** EXERCISE PROMPT **
Reproduce the listing below verbatim.

** RECORDED DATA **

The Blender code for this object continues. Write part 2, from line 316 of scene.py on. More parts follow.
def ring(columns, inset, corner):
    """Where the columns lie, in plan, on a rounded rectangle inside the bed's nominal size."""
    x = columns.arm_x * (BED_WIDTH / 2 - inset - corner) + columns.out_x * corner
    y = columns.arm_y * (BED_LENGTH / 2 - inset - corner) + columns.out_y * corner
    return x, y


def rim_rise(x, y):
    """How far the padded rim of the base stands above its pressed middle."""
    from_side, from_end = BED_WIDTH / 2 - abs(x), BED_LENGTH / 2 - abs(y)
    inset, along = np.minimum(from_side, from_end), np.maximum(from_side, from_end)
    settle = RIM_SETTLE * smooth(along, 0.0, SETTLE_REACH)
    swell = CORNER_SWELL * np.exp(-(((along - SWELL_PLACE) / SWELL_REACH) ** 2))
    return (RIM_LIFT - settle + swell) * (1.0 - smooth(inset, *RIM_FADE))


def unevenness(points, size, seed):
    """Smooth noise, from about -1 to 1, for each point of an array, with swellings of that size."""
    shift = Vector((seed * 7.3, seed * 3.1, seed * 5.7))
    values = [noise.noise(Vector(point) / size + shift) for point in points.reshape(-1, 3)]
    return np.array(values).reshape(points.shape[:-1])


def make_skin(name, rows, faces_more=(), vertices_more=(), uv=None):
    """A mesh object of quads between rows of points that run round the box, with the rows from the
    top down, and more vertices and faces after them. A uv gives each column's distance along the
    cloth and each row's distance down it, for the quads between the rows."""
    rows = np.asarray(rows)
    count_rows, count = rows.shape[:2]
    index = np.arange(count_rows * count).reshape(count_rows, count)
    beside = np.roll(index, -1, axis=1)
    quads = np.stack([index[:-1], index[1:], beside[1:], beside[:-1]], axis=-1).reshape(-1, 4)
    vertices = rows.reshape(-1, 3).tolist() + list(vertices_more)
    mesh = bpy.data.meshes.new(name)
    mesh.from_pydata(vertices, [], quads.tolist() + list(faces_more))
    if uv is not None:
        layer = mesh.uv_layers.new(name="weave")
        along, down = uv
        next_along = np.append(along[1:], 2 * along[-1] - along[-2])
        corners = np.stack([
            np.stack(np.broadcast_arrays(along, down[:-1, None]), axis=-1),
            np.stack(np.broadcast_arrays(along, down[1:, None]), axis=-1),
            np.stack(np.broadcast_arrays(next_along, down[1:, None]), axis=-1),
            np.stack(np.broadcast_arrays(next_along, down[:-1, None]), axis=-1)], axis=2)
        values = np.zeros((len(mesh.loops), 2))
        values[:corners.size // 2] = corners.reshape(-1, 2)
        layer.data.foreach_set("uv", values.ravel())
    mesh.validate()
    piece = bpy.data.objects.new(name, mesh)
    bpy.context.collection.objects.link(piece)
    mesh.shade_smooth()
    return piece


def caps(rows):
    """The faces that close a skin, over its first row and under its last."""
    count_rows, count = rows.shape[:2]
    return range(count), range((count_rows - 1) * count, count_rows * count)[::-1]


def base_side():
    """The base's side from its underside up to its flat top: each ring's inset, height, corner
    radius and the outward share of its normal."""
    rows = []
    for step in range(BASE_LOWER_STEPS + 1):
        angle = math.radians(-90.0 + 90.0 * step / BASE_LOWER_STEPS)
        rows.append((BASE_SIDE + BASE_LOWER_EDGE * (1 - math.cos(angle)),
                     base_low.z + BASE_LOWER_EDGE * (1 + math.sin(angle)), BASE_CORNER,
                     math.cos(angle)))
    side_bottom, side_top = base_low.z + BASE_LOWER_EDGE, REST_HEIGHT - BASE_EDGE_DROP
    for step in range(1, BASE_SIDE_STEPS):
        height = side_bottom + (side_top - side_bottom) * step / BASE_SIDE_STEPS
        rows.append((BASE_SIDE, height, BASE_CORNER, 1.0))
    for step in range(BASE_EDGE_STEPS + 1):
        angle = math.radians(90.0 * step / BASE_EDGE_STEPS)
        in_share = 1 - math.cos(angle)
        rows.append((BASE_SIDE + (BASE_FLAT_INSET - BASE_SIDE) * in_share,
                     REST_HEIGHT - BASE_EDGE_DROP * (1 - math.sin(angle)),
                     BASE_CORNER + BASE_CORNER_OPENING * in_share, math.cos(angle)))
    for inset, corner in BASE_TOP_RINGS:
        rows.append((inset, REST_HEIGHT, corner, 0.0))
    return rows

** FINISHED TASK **
The Blender code for this object continues. Write part 2, from line 316 of scene.py on. More parts follow.
def ring(columns, inset, corner):
    """Where the columns lie, in plan, on a rounded rectangle inside the bed's nominal size."""
    x = columns.arm_x * (BED_WIDTH / 2 - inset - corner) + columns.out_x * corner
    y = columns.arm_y * (BED_LENGTH / 2 - inset - corner) + columns.out_y * corner
    return x, y


def rim_rise(x, y):
    """How far the padded rim of the base stands above its pressed middle."""
    from_side, from_end = BED_WIDTH / 2 - abs(x), BED_LENGTH / 2 - abs(y)
    inset, along = np.minimum(from_side, from_end), np.maximum(from_side, from_end)
    settle = RIM_SETTLE * smooth(along, 0.0, SETTLE_REACH)
    swell = CORNER_SWELL * np.exp(-(((along - SWELL_PLACE) / SWELL_REACH) ** 2))
    return (RIM_LIFT - settle + swell) * (1.0 - smooth(inset, *RIM_FADE))


def unevenness(points, size, seed):
    """Smooth noise, from about -1 to 1, for each point of an array, with swellings of that size."""
    shift = Vector((seed * 7.3, seed * 3.1, seed * 5.7))
    values = [noise.noise(Vector(point) / size + shift) for point in points.reshape(-1, 3)]
    return np.array(values).reshape(points.shape[:-1])


def make_skin(name, rows, faces_more=(), vertices_more=(), uv=None):
    """A mesh object of quads between rows of points that run round the box, with the rows from the
    top down, and more vertices and faces after them. A uv gives each column's distance along the
    cloth and each row's distance down it, for the quads between the rows."""
    rows = np.asarray(rows)
    count_rows, count = rows.shape[:2]
    index = np.arange(count_rows * count).reshape(count_rows, count)
    beside = np.roll(index, -1, axis=1)
    quads = np.stack([index[:-1], index[1:], beside[1:], beside[:-1]], axis=-1).reshape(-1, 4)
    vertices = rows.reshape(-1, 3).tolist() + list(vertices_more)
    mesh = bpy.data.meshes.new(name)
    mesh.from_pydata(vertices, [], quads.tolist() + list(faces_more))
    if uv is not None:
        layer = mesh.uv_layers.new(name="weave")
        along, down = uv
        next_along = np.append(along[1:], 2 * along[-1] - along[-2])
        corners = np.stack([
            np.stack(np.broadcast_arrays(along, down[:-1, None]), axis=-1),
            np.stack(np.broadcast_arrays(along, down[1:, None]), axis=-1),
            np.stack(np.broadcast_arrays(next_along, down[1:, None]), axis=-1),
            np.stack(np.broadcast_arrays(next_along, down[:-1, None]), axis=-1)], axis=2)
        values = np.zeros((len(mesh.loops), 2))
        values[:corners.size // 2] = corners.reshape(-1, 2)
        layer.data.foreach_set("uv", values.ravel())
    mesh.validate()
    piece = bpy.data.objects.new(name, mesh)
    bpy.context.collection.objects.link(piece)
    mesh.shade_smooth()
    return piece


def caps(rows):
    """The faces that close a skin, over its first row and under its last."""
    count_rows, count = rows.shape[:2]
    return range(count), range((count_rows - 1) * count, count_rows * count)[::-1]


def base_side():
    """The base's side from its underside up to its flat top: each ring's inset, height, corner
    radius and the outward share of its normal."""
    rows = []
    for step in range(BASE_LOWER_STEPS + 1):
        angle = math.radians(-90.0 + 90.0 * step / BASE_LOWER_STEPS)
        rows.append((BASE_SIDE + BASE_LOWER_EDGE * (1 - math.cos(angle)),
                     base_low.z + BASE_LOWER_EDGE * (1 + math.sin(angle)), BASE_CORNER,
                     math.cos(angle)))
    side_bottom, side_top = base_low.z + BASE_LOWER_EDGE, REST_HEIGHT - BASE_EDGE_DROP
    for step in range(1, BASE_SIDE_STEPS):
        height = side_bottom + (side_top - side_bottom) * step / BASE_SIDE_STEPS
        rows.append((BASE_SIDE, height, BASE_CORNER, 1.0))
    for step in range(BASE_EDGE_STEPS + 1):
        angle = math.radians(90.0 * step / BASE_EDGE_STEPS)
        in_share = 1 - math.cos(angle)
        rows.append((BASE_SIDE + (BASE_FLAT_INSET - BASE_SIDE) * in_share,
                     REST_HEIGHT - BASE_EDGE_DROP * (1 - math.sin(angle)),
                     BASE_CORNER + BASE_CORNER_OPENING * in_share, math.cos(angle)))
    for inset, corner in BASE_TOP_RINGS:
        rows.append((inset, REST_HEIGHT, corner, 0.0))
    return rows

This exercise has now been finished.